Stated goal ▸
Return the full material exactly.

Source data ▸
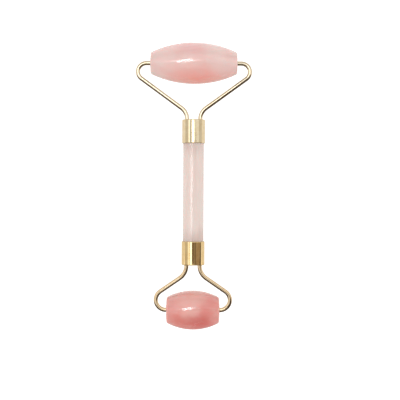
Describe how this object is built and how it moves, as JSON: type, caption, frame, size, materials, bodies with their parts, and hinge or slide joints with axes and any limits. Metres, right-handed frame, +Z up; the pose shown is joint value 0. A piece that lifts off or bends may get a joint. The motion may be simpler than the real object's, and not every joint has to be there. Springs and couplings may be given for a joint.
{
  "type": "face roller",
  "caption": "Hand-held facial massage roller: barrel-shaped pink stones turn freely in bent gilt wire frames at both ends of a round stone handle.",
  "frame": {"origin": "on the table under the middle of the roller's bounding box, where it lies on both stones", "axes": "+X across the tool, the way both axles lie; +Y along the handle from the small stone to the large one; +Z up from the table"},
  "size_m": [0.059, 0.1454, 0.0209],
  "materials": {
    "pink_stone": "polished translucent stone",
    "deep_pink_stone": "polished translucent stone",
    "pale_stone": "polished translucent stone",
    "polished_gold": "polished gold plating",
    "gold_wire": "polished gold plating",
    "braze_metal": "plated braze",
    "bush_plastic": "natural nylon",
    "clear_glue": "cured epoxy"
  },
  "bodies": {
    "frame": {"handle_rod": "pale_stone", "large_ferrule": "polished_gold", "large_epoxy": "clear_glue", "large_arm_left": "gold_wire", "large_braze_left": "braze_metal", "large_arm_right": "gold_wire", "large_braze_right": "braze_metal", "small_ferrule": "polished_gold", "small_epoxy": "clear_glue", "small_arm_left": "gold_wire", "small_braze_left": "braze_metal", "small_arm_right": "gold_wire", "small_braze_right": "braze_metal"},
    "large_roller": {"large_stone": "pink_stone", "large_bush_left": "bush_plastic", "large_bush_right": "bush_plastic"},
    "small_roller": {"small_stone": "deep_pink_stone", "small_bush_left": "bush_plastic", "small_bush_right": "bush_plastic"}
  },
  "joints": [
    {"name": "large_roller_spin", "type": "hinge", "parent": "frame", "child": "large_roller", "pos_m": [0, 0.06226, 0.01045], "axis": [1, 0, 0], "continuous": true},
    {"name": "small_roller_spin", "type": "hinge", "parent": "frame", "child": "small_roller", "pos_m": [0, -0.06284, 0.00988], "axis": [1, 0, 0], "continuous": true}
  ]
}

Solution for this problem ▸
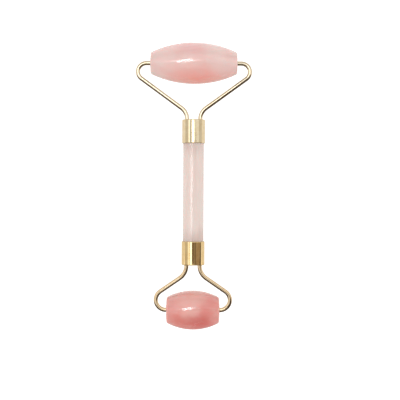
Describe how this object is built and how it moves, as JSON: type, caption, frame, size, materials, bodies with their parts, and hinge or slide joints with axes and any limits. Metres, right-handed frame, +Z up; the pose shown is joint value 0. A piece that lifts off or bends may get a joint. The motion may be simpler than the real object's, and not every joint has to be there. Springs and couplings may be given for a joint.
{
  "type": "face roller",
  "caption": "Hand-held facial massage roller: barrel-shaped pink stones turn freely in bent gilt wire frames at both ends of a round stone handle.",
  "frame": {"origin": "on the table under the middle of the roller's bounding box, where it lies on both stones", "axes": "+X across the tool, the way both axles lie; +Y along the handle from the small stone to the large one; +Z up from the table"},
  "size_m": [0.059, 0.1454, 0.0209],
  "materials": {
    "pink_stone": "polished translucent stone",
    "deep_pink_stone": "polished translucent stone",
    "pale_stone": "polished translucent stone",
    "polished_gold": "polished gold plating",
    "gold_wire": "polished gold plating",
    "braze_metal": "plated braze",
    "bush_plastic": "natural nylon",
    "clear_glue": "cured epoxy"
  },
  "bodies": {
    "frame": {"handle_rod": "pale_stone", "large_ferrule": "polished_gold", "large_epoxy": "clear_glue", "large_arm_left": "gold_wire", "large_braze_left": "braze_metal", "large_arm_right": "gold_wire", "large_braze_right": "braze_metal", "small_ferrule": "polished_gold", "small_epoxy": "clear_glue", "small_arm_left": "gold_wire", "small_braze_left": "braze_metal", "small_arm_right": "gold_wire", "small_braze_right": "braze_metal"},
    "large_roller": {"large_stone": "pink_stone", "large_bush_left": "bush_plastic", "large_bush_right": "bush_plastic"},
    "small_roller": {"small_stone": "deep_pink_stone", "small_bush_left": "bush_plastic", "small_bush_right": "bush_plastic"}
  },
  "joints": [
    {"name": "large_roller_spin", "type": "hinge", "parent": "frame", "child": "large_roller", "pos_m": [0, 0.06226, 0.01045], "axis": [1, 0, 0], "continuous": true},
    {"name": "small_roller_spin", "type": "hinge", "parent": "frame", "child": "small_roller", "pos_m": [0, -0.06284, 0.00988], "axis": [1, 0, 0], "continuous": true}
  ]
}